When do we lie to God? I imagine mostly when we say sorry; but if you’re in the average evangelical church, probably every Sunday. That’s the place you “worship” by singing things about Him you don't mean, half-heartedly, and with a stone face. I'd rather not sing at all — and, in fact, most times I don’t. He can get a thank you from me later, in my own words, when I'm feeling it.

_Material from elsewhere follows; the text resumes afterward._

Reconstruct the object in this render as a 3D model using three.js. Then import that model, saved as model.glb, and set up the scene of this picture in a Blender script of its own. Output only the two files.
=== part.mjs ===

***“Father Zosima says, in The Brothers Karamazov,
Above all, do not lie to yourself. A man who lies to himself and listens to his own lie comes to a point where he does not discern any truth either in himself or anywhere around him, and thus falls into disrespect towards himself and others. Not respecting anyone, he ceases to love, and having no love, he gives himself up to passions and coarse pleasures [...]. A man who lies to himself is often the first to take offense. It sometimes feels very good to take offense, doesn’t it? And surely he knows that no one has offended him, and that he himself has invented the offense and told lies just for the beauty of it, that he has exaggerated for the sake of effect, that he has picked on a word and made a mountain out of a pea — he knows all of that, and still he is the first to take offense, he likes feeling offended, it gives him great pleasure, and thus he reaches the point of real hostility."
— a reminder that once you tell an honest-to-God lie, you feel you have to defend it — and that the first person too intelligent and upright for you to fool becomes an enemy.